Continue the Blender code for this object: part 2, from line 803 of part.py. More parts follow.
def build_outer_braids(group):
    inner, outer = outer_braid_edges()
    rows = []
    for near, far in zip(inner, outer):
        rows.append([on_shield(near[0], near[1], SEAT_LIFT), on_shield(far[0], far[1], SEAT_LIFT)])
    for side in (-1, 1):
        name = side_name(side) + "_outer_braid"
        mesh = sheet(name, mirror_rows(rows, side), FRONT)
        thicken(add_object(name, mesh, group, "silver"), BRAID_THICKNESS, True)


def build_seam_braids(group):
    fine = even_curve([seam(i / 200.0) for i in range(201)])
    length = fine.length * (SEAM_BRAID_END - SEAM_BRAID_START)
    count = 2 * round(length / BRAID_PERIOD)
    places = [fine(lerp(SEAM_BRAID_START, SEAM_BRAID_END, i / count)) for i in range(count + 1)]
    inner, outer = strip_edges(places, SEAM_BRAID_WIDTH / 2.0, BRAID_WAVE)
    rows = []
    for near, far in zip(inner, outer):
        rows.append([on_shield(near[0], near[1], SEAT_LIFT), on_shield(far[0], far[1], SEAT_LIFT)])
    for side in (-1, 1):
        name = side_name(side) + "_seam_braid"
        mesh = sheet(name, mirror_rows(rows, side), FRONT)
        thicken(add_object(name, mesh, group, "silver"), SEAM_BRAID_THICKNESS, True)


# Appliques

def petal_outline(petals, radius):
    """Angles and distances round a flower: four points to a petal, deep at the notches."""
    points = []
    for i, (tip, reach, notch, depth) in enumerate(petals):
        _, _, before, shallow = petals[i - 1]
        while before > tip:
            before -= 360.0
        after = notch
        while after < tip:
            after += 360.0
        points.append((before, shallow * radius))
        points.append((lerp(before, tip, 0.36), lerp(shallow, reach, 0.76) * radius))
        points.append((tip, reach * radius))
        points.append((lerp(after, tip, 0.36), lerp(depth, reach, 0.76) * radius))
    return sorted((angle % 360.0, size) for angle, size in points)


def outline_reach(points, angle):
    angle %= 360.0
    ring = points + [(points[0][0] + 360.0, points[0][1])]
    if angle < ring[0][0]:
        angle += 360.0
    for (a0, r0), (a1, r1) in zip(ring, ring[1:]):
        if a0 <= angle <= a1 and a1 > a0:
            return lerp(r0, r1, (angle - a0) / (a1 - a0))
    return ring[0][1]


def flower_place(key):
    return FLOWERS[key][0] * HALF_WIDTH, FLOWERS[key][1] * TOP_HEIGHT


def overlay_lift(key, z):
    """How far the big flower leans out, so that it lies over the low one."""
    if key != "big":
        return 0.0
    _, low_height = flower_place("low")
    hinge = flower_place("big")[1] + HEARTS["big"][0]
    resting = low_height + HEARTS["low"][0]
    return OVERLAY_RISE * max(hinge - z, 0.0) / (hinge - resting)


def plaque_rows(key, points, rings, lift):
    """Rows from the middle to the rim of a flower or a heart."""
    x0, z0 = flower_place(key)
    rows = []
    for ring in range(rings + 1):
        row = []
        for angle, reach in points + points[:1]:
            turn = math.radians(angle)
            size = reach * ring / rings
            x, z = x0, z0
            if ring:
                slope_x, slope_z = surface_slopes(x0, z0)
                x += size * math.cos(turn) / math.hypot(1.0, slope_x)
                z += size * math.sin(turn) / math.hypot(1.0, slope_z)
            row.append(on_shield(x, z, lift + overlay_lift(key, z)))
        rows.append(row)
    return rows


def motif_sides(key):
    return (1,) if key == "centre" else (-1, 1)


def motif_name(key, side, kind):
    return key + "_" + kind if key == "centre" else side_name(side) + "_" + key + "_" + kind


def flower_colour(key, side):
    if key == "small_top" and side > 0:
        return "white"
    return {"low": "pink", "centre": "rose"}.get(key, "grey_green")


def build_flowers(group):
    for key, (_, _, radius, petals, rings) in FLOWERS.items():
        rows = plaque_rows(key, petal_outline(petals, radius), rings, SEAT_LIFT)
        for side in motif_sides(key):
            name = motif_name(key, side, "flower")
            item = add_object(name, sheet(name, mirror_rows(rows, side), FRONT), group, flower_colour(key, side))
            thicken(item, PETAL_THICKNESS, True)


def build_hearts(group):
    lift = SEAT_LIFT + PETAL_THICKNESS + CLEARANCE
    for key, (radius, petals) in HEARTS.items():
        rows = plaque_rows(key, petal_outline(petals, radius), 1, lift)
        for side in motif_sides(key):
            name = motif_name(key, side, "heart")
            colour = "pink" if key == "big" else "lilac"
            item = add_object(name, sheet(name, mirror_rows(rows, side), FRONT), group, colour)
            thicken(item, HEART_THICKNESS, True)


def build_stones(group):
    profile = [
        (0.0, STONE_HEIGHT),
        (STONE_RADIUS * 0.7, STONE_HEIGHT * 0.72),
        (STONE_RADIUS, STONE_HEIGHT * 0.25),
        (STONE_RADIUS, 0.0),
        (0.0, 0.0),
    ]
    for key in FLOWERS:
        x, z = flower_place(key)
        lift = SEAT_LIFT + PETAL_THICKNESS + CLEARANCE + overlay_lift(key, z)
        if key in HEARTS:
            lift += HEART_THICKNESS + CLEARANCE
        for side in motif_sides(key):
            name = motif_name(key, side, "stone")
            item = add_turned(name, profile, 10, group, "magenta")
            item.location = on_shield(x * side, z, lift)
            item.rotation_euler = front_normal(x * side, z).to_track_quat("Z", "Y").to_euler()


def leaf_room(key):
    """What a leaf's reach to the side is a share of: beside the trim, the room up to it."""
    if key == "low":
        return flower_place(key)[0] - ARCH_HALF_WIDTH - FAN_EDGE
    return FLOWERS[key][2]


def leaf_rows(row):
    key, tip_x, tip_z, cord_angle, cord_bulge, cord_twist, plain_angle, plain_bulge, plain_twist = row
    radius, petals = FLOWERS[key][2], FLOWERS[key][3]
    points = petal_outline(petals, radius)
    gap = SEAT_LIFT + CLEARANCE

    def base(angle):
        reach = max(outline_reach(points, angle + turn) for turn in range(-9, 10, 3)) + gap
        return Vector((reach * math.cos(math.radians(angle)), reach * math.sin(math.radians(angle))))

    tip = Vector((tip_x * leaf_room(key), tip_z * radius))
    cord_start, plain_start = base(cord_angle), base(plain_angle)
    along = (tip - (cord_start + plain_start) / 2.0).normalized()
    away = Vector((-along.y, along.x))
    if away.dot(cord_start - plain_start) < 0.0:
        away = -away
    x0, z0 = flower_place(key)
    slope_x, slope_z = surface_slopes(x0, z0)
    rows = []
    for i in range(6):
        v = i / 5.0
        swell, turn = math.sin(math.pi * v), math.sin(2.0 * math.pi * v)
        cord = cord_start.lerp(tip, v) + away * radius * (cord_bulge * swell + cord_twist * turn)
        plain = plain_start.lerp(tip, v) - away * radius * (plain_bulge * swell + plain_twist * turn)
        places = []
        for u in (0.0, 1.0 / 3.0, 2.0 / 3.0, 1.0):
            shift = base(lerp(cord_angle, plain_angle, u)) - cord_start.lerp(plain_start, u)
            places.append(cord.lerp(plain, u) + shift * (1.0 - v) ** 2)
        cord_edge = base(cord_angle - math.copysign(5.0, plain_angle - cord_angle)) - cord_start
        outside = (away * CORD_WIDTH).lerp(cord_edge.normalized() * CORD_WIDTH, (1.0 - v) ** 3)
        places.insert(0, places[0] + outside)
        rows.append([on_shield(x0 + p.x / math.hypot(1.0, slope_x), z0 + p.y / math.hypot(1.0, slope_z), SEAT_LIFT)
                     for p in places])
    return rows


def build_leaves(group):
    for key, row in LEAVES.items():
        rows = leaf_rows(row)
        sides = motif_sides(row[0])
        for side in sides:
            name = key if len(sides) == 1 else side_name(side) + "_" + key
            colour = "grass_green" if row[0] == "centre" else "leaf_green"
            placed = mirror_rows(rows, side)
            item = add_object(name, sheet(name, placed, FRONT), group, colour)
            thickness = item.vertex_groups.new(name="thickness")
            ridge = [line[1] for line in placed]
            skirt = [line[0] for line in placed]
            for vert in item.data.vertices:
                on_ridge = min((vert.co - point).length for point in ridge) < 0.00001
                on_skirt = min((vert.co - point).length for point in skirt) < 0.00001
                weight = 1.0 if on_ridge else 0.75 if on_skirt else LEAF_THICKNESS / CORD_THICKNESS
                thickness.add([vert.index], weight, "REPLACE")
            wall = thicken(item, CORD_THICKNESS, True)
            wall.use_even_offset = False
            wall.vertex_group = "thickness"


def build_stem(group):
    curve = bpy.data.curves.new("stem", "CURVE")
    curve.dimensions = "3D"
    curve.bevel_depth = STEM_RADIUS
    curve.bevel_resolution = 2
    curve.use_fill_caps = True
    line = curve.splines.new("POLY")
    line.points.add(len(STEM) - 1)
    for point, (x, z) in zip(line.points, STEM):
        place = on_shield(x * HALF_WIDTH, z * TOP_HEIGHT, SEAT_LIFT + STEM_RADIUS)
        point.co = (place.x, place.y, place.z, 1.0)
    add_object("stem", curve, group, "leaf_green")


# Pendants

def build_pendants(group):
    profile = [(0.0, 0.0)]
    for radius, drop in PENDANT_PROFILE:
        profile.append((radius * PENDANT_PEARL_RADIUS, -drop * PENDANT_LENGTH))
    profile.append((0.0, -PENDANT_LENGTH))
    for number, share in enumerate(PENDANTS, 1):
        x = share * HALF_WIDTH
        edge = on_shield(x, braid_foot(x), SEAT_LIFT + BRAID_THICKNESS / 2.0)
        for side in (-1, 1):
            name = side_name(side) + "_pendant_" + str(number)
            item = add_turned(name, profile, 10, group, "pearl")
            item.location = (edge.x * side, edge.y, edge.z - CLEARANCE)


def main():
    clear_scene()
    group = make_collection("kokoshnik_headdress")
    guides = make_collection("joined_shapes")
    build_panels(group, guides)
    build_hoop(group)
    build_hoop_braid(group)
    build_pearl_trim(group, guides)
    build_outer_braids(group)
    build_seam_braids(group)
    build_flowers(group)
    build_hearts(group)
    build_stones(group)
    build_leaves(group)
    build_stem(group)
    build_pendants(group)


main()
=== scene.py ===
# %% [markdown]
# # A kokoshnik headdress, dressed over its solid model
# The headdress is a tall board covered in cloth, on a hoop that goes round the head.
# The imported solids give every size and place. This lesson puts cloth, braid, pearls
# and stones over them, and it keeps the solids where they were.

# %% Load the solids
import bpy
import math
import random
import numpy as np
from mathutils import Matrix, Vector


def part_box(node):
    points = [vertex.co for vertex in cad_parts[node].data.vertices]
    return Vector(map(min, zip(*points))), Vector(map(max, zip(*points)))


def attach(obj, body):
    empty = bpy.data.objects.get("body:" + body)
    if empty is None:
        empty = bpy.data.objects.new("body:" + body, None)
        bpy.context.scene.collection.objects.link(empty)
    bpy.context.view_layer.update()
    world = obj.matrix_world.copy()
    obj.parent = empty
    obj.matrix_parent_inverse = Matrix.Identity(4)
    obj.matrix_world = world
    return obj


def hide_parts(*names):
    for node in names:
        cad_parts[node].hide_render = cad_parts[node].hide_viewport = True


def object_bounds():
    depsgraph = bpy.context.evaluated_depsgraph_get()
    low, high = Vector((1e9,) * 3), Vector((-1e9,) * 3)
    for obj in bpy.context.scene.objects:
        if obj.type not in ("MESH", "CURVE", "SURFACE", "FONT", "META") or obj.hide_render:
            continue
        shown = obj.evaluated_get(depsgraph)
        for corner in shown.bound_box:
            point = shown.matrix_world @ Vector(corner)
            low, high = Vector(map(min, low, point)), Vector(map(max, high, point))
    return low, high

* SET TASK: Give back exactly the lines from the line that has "build_hoop_braid(group)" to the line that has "bpy.context.scene.collection.objects.link(empty)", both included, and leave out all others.

* SOLUTION TO THE EXERCISE:
    build_hoop_braid(group)
    build_pearl_trim(group, guides)
    build_outer_braids(group)
    build_seam_braids(group)
    build_flowers(group)
    build_hearts(group)
    build_stones(group)
    build_leaves(group)
    build_stem(group)
    build_pendants(group)


main()
=== scene.py ===
# %% [markdown]
# # A kokoshnik headdress, dressed over its solid model
# The headdress is a tall board covered in cloth, on a hoop that goes round the head.
# The imported solids give every size and place. This lesson puts cloth, braid, pearls
# and stones over them, and it keeps the solids where they were.

# %% Load the solids
import bpy
import math
import random
import numpy as np
from mathutils import Matrix, Vector


def part_box(node):
    points = [vertex.co for vertex in cad_parts[node].data.vertices]
    return Vector(map(min, zip(*points))), Vector(map(max, zip(*points)))


def attach(obj, body):
    empty = bpy.data.objects.get("body:" + body)
    if empty is None:
        empty = bpy.data.objects.new("body:" + body, None)
        bpy.context.scene.collection.objects.link(empty)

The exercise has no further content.